But blissful ignorance isn't happiness. It's delusion brought on by too many hours in front of The Disney Channel.

The article, and experts, also confuse happiness with satisfaction. Check it:

"If you're totally satisfied with your life and with how things are going in the world," says Diener, "you don't feel very motivated to work for change. Be wary when people tell you you should be happier."

I am one of the happiest people I know.

There. I said it.

I'm also the least satisfied. I consistently seek to better the way I write, eat, exercise, work, parent, love, and humpty hump. I may not always succeed in improving, but it sure is fun trying. So happiness is not the same as being content, I'm living proof.

We don't wear happiness on our faces, that's for sure. It's deeper than that. True happiness lives in our souls and alters the way we look at people. It's the foundation and result of living a wonderful life and not always noticeable as we make our way in the world with a run in our stockings while managing the moods of five children under the age of ten.

Good thing sometimes. I have a friend who went through a nasty divorce. Attracted a ton of likeminded and seriously sad women. Then she found true love. Those aforementioned acquaintances ditched her like a bad dinner date. Company loves misery. I'd have zero friends if I walked around talking about my inner joy and a husband who cleans up after dinner. It's not acceptable even for a while. Gets old real quick.

Speaking of misinterpreting joy, recently some more experts decided, as QuakerJono put it, Democrats are miserable bastards and Republicans crap rainbows.

Right.

Again, happiness and ignorance are two different things:

I don't know whether Democrats follow world events more closely than Republicans, but they are, on average, better educated, and that might explain their glumness. People with advanced degrees report being less happy than those with only a bachelor's.

The article misses the point and teaches us nothing we don't already know. Awareness about the world's problems and actively seeking to better our circumstances has nothing to do with happiness. Such activists can be happy or sad, depending on the day. It's also not the point. We do good because we are required or compelled to do so. Happiness is the added bonus, not the goal.

So what is happiness?

I know it when I feel it.

Bottom line, seriously happy people are as delusional and irritating as seriously sad people. True and complete joy is to balance the time to weep, the time to mourn, the time to dance, and the time to sing.

Feel it all.

And then it never gets old.

3 Comments:

At 2/11/2008, Anonymous Anonymous said...

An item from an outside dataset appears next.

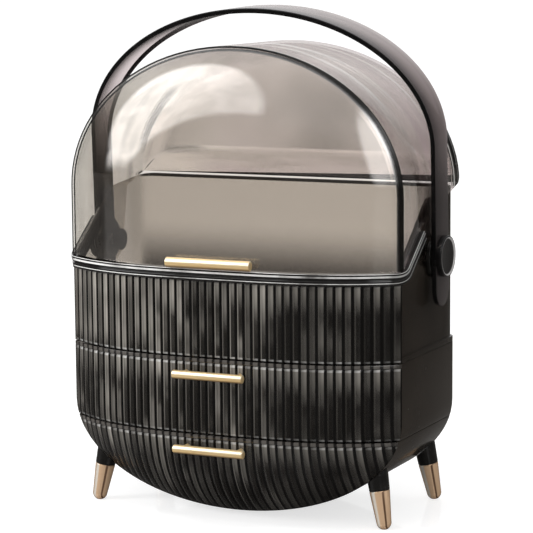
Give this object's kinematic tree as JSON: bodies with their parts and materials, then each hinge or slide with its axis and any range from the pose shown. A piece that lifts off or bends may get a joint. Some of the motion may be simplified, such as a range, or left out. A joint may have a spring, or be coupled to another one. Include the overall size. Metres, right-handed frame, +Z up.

At night I ponder life, and just what all this means/
As I seek to fill the void, with sunlight and with dreams/
Somehow Ive failed to notice, and till now I've failed to see/
how the darkness and the nightmares are also part of me/
all my pain, all my sadness, these wounds and these scars/
are the path beneath my feet,and the night around the stars/

 
At 2/11/2008, Blogger superdave524 said...

Good stuff, Kate (and ifly). There have been elections where when politics were about issues instead of demogogery (sp?), and participants surely had the gamut of emotions. Happy Hubert Humphrey the Democrat. Dour Dick Nixon the Republican. Dirty tricks aside, they argued different issues. And as for religion? Christian apologist C.S. Lewis was kind of grumpy, and separated out his- and our- right to dyspepsia. We're to love our neighbor, but we aren't required to like him or her.

 
At 2/11/2008, Anonymous Anonymous said...

Whoa! This article belongs on http://www.hypocrisy.com. Believe me it does.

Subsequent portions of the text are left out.